Begitu cikal-bakal Bang Pi'ie akhirnya mendirikan organisasi bernama Kobra alias Korps Bambu Runcing. Era 1950an merupakan awal pijakan kehidupan di negeri ini pasca-perang dengan penjajah. Para pejuang dulu ikut melawan penjajah kembali ke Jakarta. Sebagian dari mereka dapat masuk ke TNI AD, AU dan AL serta kepolisian. Namun tak sedikit dari bekas pejuang itu kembali ke profesinya masing-masing.
Pada situasi itu, tingkat kejahatan di Jakarta mulai meningkat. Aksi kriminalitas seperti pencopetan, perampokan dan penodongan sudah menjadi makanan setiap hari bagi sebagian pendatang maupun warga Jakarta. Maklum, saat itu Kepolisian juga baru berdiri dan belum terorganisasi dengan rapih dan baik.
Saat malam, jalan di Jakarta menjadi mencekam. Bang Pi'ie saat itu mengatakan kepada petinggi Angkatan Darat dan Kepolisian, jika dia mampu menurunkan angka kriminalitas. Lantas Bang Pi'ie menjabarkan caranya menekan angka kejahatan.
Bang Pi'ie mengumpulkan dan memanggil seluruh anak buahnya berisi para jawara untuk berkumpul di wilayah Senen. Kepada anak buahnya, Bang Pi'ie mengatakan jika dia ingin mendirikan Organisasi Kobra. Tujuannya meredam tingkat kejahatan yang mulai tak terkendali. "Tujuannya meredam dan menurunkan tingkat kejahatan," terang Edi.
Hanya dalam waktu 1,5 bulan setelah di bentuk, nama Kobra mulai jadi bahan pembicaraan hampir di seluruh Jakarta. Dalam waktu 3 bulan seluruh tindak kejahatan berhasil diturunkan. Hampir seluruh tempat tahanan kota tak mampu menampung para pelaku kejahatan.

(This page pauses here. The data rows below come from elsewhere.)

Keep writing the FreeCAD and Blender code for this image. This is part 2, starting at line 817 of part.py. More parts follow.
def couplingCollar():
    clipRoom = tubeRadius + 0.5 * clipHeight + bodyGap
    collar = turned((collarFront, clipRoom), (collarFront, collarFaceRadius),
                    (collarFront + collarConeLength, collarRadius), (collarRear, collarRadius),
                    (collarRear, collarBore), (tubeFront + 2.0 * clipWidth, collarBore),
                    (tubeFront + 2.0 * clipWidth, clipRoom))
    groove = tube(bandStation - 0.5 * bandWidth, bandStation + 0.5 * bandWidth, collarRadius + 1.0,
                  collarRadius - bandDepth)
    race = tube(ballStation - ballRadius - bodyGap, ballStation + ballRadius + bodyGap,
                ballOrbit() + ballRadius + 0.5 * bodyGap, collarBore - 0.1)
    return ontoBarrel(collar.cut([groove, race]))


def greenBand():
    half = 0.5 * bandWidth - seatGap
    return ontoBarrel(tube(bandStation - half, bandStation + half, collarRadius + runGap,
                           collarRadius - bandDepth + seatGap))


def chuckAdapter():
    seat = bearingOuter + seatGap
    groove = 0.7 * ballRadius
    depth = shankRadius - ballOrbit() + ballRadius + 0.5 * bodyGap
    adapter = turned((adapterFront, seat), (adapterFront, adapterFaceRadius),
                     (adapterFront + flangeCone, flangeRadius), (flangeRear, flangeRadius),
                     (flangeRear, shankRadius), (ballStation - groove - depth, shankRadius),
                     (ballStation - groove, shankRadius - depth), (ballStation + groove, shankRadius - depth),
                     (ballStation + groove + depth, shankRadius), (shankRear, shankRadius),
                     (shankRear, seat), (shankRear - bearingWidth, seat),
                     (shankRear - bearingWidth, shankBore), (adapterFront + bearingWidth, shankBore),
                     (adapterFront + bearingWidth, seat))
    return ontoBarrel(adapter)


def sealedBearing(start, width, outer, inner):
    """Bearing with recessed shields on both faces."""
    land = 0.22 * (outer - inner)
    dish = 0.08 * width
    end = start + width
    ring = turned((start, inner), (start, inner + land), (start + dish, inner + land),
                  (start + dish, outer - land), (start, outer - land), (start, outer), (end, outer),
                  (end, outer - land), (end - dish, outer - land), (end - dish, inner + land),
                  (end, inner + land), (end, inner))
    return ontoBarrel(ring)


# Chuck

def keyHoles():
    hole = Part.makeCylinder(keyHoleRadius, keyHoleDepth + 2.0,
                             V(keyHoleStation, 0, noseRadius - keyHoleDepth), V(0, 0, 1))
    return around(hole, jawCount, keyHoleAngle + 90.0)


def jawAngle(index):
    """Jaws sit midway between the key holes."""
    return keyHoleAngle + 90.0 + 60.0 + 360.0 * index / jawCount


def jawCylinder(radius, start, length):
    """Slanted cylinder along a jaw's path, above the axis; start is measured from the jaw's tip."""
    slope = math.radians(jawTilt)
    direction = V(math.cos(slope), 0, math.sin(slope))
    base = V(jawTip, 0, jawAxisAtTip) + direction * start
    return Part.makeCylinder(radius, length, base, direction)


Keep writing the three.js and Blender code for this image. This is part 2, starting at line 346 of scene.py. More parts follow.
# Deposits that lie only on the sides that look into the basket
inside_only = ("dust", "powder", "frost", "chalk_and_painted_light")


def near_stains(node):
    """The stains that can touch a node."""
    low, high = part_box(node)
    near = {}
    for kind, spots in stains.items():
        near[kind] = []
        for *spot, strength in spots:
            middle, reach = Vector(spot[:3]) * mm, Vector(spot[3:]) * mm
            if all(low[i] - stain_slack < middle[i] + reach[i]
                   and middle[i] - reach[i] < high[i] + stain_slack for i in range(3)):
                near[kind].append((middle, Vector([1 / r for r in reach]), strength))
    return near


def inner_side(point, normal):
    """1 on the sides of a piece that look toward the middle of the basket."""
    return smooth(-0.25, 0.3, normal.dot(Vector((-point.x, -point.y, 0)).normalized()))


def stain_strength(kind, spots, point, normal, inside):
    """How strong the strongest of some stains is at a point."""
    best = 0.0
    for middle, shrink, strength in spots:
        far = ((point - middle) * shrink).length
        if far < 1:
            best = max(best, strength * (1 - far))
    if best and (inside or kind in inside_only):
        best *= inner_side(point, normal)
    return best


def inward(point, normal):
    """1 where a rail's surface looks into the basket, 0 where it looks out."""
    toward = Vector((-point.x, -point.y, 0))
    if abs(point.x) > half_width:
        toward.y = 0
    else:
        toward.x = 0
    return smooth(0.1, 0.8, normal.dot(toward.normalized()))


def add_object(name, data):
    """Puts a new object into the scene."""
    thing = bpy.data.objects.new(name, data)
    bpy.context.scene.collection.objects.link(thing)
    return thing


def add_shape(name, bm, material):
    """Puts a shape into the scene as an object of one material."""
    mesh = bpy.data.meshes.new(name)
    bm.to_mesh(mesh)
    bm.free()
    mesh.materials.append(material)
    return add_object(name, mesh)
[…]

Sebagai solusi untuk menekan kriminalitas, para pelaku kejahatan yang notabene penganguran itu lantas diberi pekerjaan. Sebagian ada yang menjadi kuli angkut di Pasar Senen. Sebagian lagi ada yang menjadi keamanan. "Itu yang tidak diprediksi," ujar Edi.

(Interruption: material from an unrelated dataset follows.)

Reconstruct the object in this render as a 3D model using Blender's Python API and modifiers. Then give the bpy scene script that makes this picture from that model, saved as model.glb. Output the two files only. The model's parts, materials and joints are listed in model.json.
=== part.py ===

Sebagian anggota Kobra merupakan bekas anak buah Bang Pi'ie ketika perang dulu. Sayang, setelah kemerdekaan banyak di antara pejuang itu yang tidak mendapat tempat di militer. Agar mereka tak 'salah jalan', Bang Piie lantas mengumpulkan mereka dalam Organisasi Kobra itu. Mereka dikoordinir untuk menjaga wilayah area masing-masing mulai dari kelurahan hingga kecamatan.
Sebagai imbalan, organisasi Kobra menerima iuran saban bulan. Iuran itu tidak ditentukan tergantung kekuatan dari pembayar. Biasanya, para cukong atau pemilik toko senang jika ada anggota Geng Kobra ikut bekerja di tokonya. Selain menjaga keamanan, mereka juga bertugas menangkap pelaku kejahatan.
Dalam menjalankan organisasi itu bang Pi'ie dibantu oleh tangan kanannya. Adalah Letnan Dua Achmad Benyamin atau dikenal Mat Bendot dan Letnan Dua Supardi Simbda dan Lettu Saumin sebagai wakil ketua harian. Saat mendirikan organisasi itu, Bang Pi'ie duduk sebagai ketua umum sedangkan ketua hariannya dijabat oleh Mat Bendot.
"Tugas mereka mendata semua kelompok kejahatan di wilayah masing-masing," ujarnya.
Berkat berdirinya organisasi Kobra ini, situasi di Jakarta saat itu mulai bisa berjalan normal. Roda perekonomian dan ketakutan masyarakat terhadap kejahatan menjadi berkurang.